╭─ DATA BLOCK

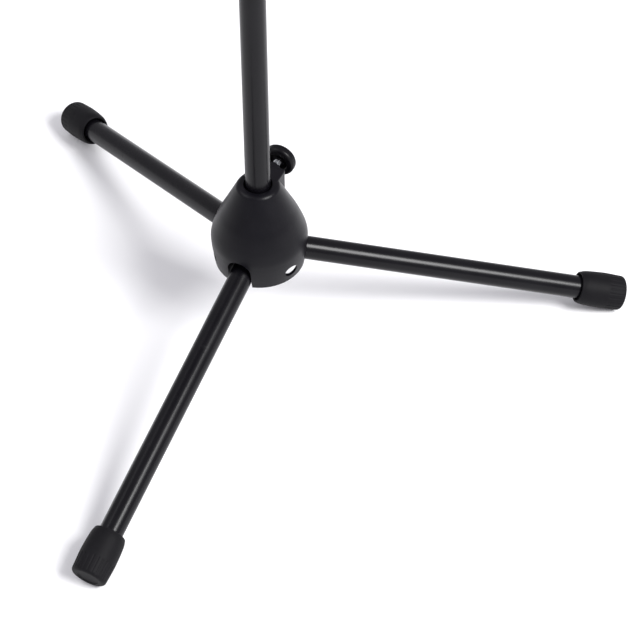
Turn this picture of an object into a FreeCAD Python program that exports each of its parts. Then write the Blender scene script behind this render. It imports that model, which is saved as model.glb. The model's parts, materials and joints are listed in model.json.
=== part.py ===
import FreeCAD, Part
import math
import os

# Folding music stand: a moulded bell hub on three folding tube legs, a two-part
# column with thumb-screw clamps, and a tilting sheet-steel desk.
# Frame: origin on the floor under the column, +Z up, the reader stands on the -Y
# side, one leg points along -Y and the hub's thumb screw points along +Y.
# All lengths are in millimetres.

V = FreeCAD.Vector
X_AXIS = V(1, 0, 0)
Y_AXIS = V(0, 1, 0)
Z_AXIS = V(0, 0, 1)

# ---- legs and feet -------------------------------------------------------
LEG_AZIMUTHS = {"front": 270.0, "right": 30.0, "left": 150.0}
LEG_R = 9.5
LEG_WALL = 1.25
LEG_SLOPE = 16.48
PIN_RHO = 23.0
PIN_R = 2.5
LUG_BORE_R = 2.55
LUG_DEPTH = 34.0
TUBE_PIN_HOLE_R = 3.4
FOOT_MOUTH_S = 249.0
FOOT_LENGTH = 39.0
FOOT_MOUTH_R = 12.9
FOOT_LIP = 0.8
FOOT_CROWN = 0.55
FOOT_BELLY_R = 14.9
FOOT_BELLY_S = 23.0
FOOT_TOE_R = 14.3
FOOT_TOE_ROUND = 3.0
FOOT_FLARE = 1.9
FOOT_FLARE_DEPTH = 7.0
FOOT_FLOOR = 5.0

# ---- hub -----------------------------------------------------------------
HUB_BOTTOM_Z = 84.0
HUB_BOTTOM_R = 36.2
HUB_BELLY_Z = 111.2
HUB_BELLY_R = 38.8
HUB_BULGE = [(0.5, -4.7), (0.0, 0.0), (1.2, 5.6), (4.0, 13.4)]
HUB_SHOULDER_Z = 132.7
HUB_SHOULDER_R = 31.5
HUB_RIM_Z = 164.2
HUB_RIM_R = 16.3
HUB_WALL = 2.5
HUB_ROOF_Z = 154.0
HUB_RIM_ROUND = 2.6
SLEEVE_R = 13.1
MOUTH_R = 11.0
MOUTH_DEPTH = 16.0
SLOT_HALF = 10.0
SLOT_TOP_Z = 110.5
CHEEK_WALL = 2.8
CHEEK_TOP_Z = 118.0
STOP_RHO = (24.0, 30.0)
STOP_GAP = 0.03
ACCESS_HOLE_R = 5.0
BOSS_HALF_WIDTH = 12.6
BOSS_FACE_Y = 24.0
BOSS_BOTTOM_Z = 140.0
BOSS_ROUND = 2.6
BOSS_TOP_ROUND = 1.6
BOSS_COLLAR_R = 6.2
BOSS_COLLAR_Y = 28.5
HUB_SCREW_Z = 157.2

# ---- column --------------------------------------------------------------
LOWER_R = 10.0
LOWER_WALL = 1.2
LOWER_BOTTOM_Z = 74.0
LOWER_TOP_Z = 630.0
UPPER_R = 8.0
UPPER_WALL = 1.2
UPPER_BOTTOM_Z = 351.0
UPPER_TOP_Z = 960.0
RUNNING_GAP = 0.08
PLUG_FLANGE = 4.0
PLUG_DEPTH = 16.0
GUIDE_HEAD = 60.0
GUIDE_STEM = 20.0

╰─

*WHAT IS EXPECTED*
Everything from the first line of the data through the line containing "Z_AXIS = V(0, 0, 1)" should be echoed exactly. Add nothing.

*WRITTEN ANSWER*
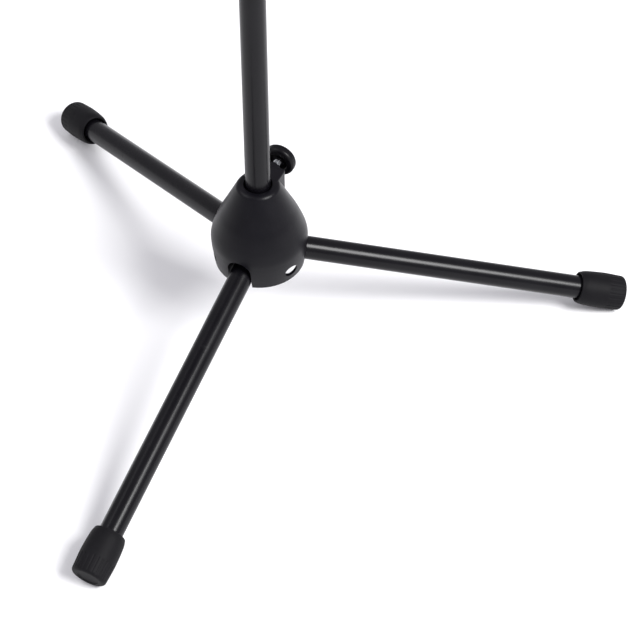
Turn this picture of an object into a FreeCAD Python program that exports each of its parts. Then write the Blender scene script behind this render. It imports that model, which is saved as model.glb. The model's parts, materials and joints are listed in model.json.
=== part.py ===
import FreeCAD, Part
import math
import os

# Folding music stand: a moulded bell hub on three folding tube legs, a two-part
# column with thumb-screw clamps, and a tilting sheet-steel desk.
# Frame: origin on the floor under the column, +Z up, the reader stands on the -Y
# side, one leg points along -Y and the hub's thumb screw points along +Y.
# All lengths are in millimetres.

V = FreeCAD.Vector
X_AXIS = V(1, 0, 0)
Y_AXIS = V(0, 1, 0)
Z_AXIS = V(0, 0, 1)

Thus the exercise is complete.